For homage by itself makes not knight’s service] But it is a presumption, where homage is due, that the land is held by knight’s service, as hath been said.

Section 118.

Also, a man may hold of his lord by fealty only, and such tenure is tenure in socage ; for every tenure which is not tenure in chivalry is a tenure in socage.

Section 119.

And it is said, that the reason why such tenure is called and has the name of tenure in socage, is this: because socagium idem est quod servitium socae, and soca idem est quod caruca, &c. i. e. a soke or a plough. In ancient time, before the limitation of time of memory, a great part of the tenants who held of their lords by socage, ought to come with their ploughs, every of the said tenants for certain days in the year, to plough and sow the demesnes of the lord. And for that such works were done for the livelihood and sustenance of their lord, they were quit against their lord of all manner of services &c. And because that such services were done with their ploughs, this tenure was called tenure in socage. And afterwards these services were changed into money, by the consent of the tenants and by the desire of the lords, viz. into an annual rent, But yet the name of socage remains, and in divers places the tenants yet do such services with their ploughs to their lords; so that all manner of tenures which are not tenures by knights service are called tenures in socage.

Time of memory.] Time of memory [or rather perhaps time out of memory] is when no man alive has had any proof to the contrary, or has any conusance to the contrary, as shall be hereafter said in its proper place.
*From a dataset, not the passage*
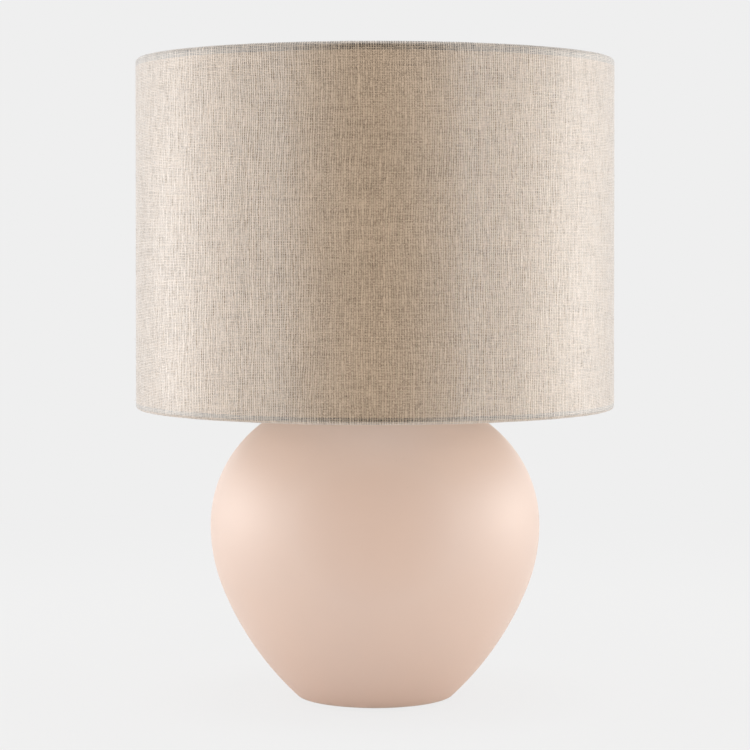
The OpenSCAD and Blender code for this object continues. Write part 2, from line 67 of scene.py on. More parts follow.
def put(tree, kind, wires=None, **settings):
    """Adds a node, with its settings, and with a value or a wire for each named input."""
    node = tree.nodes.new(kind)
    for name, value in settings.items():
        setattr(node, name, value)
    for key, value in (wires or {}).items():
        if isinstance(value, bpy.types.NodeSocket):
            tree.links.new(value, node.inputs[key])
        else:
            node.inputs[key].default_value = value
    return node


def sums(tree, operation, *values, clamp=False):
    """The result of a maths node."""
    node = put(tree, "ShaderNodeMath", dict(enumerate(values)), operation=operation, use_clamp=clamp)
    return node.outputs[0]


def blend_of(tree, factor, a, b, mode="MIX"):
    """Two colours mixed."""
    node = put(tree, "ShaderNodeMix", data_type="RGBA", blend_type=mode, clamp_factor=True)
    for key, value in ((0, factor), (6, a), (7, b)):
        if isinstance(value, bpy.types.NodeSocket):
            tree.links.new(value, node.inputs[key])
        else:
            node.inputs[key].default_value = value if key == 0 or len(value) == 4 else (*value, 1.0)
    return node.outputs[2]


def remap(tree, value, low, high, to_low, to_high):
    """A value carried from one range to another, and held at its ends."""
    return put(tree, "ShaderNodeMapRange", {
        "Value": value, "From Min": low, "From Max": high,
        "To Min": to_low, "To Max": to_high}).outputs[0]


def speckle(tree, vector, scale, detail=2.0, rough=0.5, dims="3D"):
    """A noise value from 0 to 1."""
    return put(tree, "ShaderNodeTexNoise", {
        "Vector": vector, "Scale": scale, "Detail": detail, "Roughness": rough},
        noise_dimensions=dims).outputs[0]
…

And of necessity this change hereafter spoken of, must be before time of memory; for within time of memory the services of the plough cannot be changed into money by consent of the tenant and the desire of the lords, scilicet, into an annual rent, neither by release or confirmation or other conveyance, so long as the seignory remains, as shall be said in its due place.
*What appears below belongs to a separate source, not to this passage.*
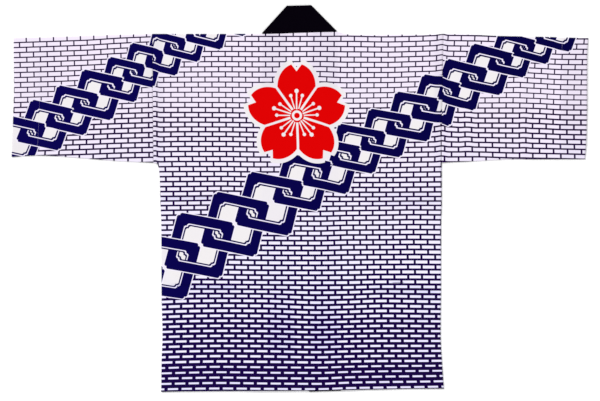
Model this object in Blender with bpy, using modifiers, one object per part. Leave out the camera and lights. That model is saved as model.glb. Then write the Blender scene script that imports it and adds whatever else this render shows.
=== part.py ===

Ought to come with their ploughs] The plough is named propter excellentiam; but the sickle and the scythe, for the reaping in harvest, and such like, are also included. For as carucata terra, a ploughland, may contain houses, mills, pasture, meadow, wood, &c. as pertaining to the plough ; so under the service of the plough, all services of tillage and husbandry are included.

Chapter X. Section 162

Tenure in Burgage.

Tenure in burgage is, where in an ancient borough the king is lord, and they who have tenements within the borough hold of the king their tenements at a certain rent by the year. And such tenure is but tenure in socage.

Section 164.

And it is to wit, that the ancient towns called boroughs are the most ancient towns in England; and from these towns come the burgesses of parliament, when the king has summoned his parliament. Every borough incorporate that had a bishop within time of memory, is a city, albeit the bishopric be dissolved; as Westminster had of late a bishop, and therefore it yet remains a city. The burgh of Cambridge, an ancient city, as it appears by a judicial accord (which is to be preferred before all others) where mos civitatis Cantabrigiae is found by the oath of twelve men, the recognitors of assize; which (omitting many others) I thought good to mention, in remembrance of my love and duty alma matri academiae Cantabrigiae. There are within England two archbishoprics, and twenty-three other bishoprics. Therefore so many cities there are; and Cambridge and Westminster being added, there are in all twenty-seven cities within this realm, and may be more than at this time I can call to memory. It is not necessary that a city be a county of itself; as Cambridge, Ely, Westminster &c. are cities, but are no counties of themselves, but are part of the counties where they are

Section 170.

Time out of mind: Is where there is no memory of man to the contrary. But if there be any sufficient proof of record or writing to the contrary, albeit it exceed the memory, or proper knowledge of any man living, yet is it within the memory of man. And this is the reason, that regularly a man cannot prescribe or allege a custom against a statute, because that is matter of record, and is the highest proof and matter of record in law. But yet a man may prescribe against an act of parliament when his prescription or custom is saved or preserved by another act of parliament.

Common law: The law of England is divided, as hath been said before, into three parts; 1st: The common law, which is the most general and ancient law of the realm, of part whereof Littleton wrote. 2dly: Statutes or acts of parliament. And 3dly: Particular customs (whereof Littleton also makes some mention). I say particular, for if it be the general custom of the realm, it is part of the common law. The common law has no controller in any part of it, but the high court of parliament; and if it be not abrogated or altered by parliament, it remains still. The common law appears in the statute of Magna Charta and other ancient statutes (which for the most part are affirmations of the common law) in the original writs, in judicial records, and in our books of terms and years. Acts of parliament appear in the rolls of parliament, and for the most part are in print. Particular customs are to be proved.

Section 171.

Also, every borough is a town, but not e converso. More shall he said of customs in the tenure of villeinage.

Chapter XI. Section 172.

Of Villeinage.

Tenure in villeinage is most properly, when a villein holds of his Tenure in villeinage is where lord to whom he is a villein, certain lands or tenements according the service is to the custom of the manor, or otherwise, at the will of his lord, and to do to his lord, villein service; as to carry and recarry the dung of his lord out of the city, or out of his lord’s manor unto the land of his lord, and to spread the same upon the land, and such like. And some freemen hold their tenements according to the custom of certain manors, by such services. And their tenure also is called tenure in villeinage, and yet they are not villeins; for no land holden in villeinage, or villein land, nor any custom arising out of the land, shall ever make a freeman villein. But a villein may make free land to be villein land to his lord; as where a villein purchases land in fee-simple, or in fee-tail, the lord of the villein may enter into the land, and oust the villein and his heirs for ever; and after, the lord (if he will) may let the same land to the villein, to hold in villeinage.

Villeinage is the service of a bondman. And yet a free man may do the service of him that is bond. And therefore a tenure in villeinage is twofold; one, where the person of the tenant is bond, and the tenure servile; the other, where the person is free, and the tenure servile.

Section 175.

Also, every villein is either a villein by title of prescription, to wit, that he and his ancestors have been villeins time out of mind of man; or he is a villein by his own confession in a court of record.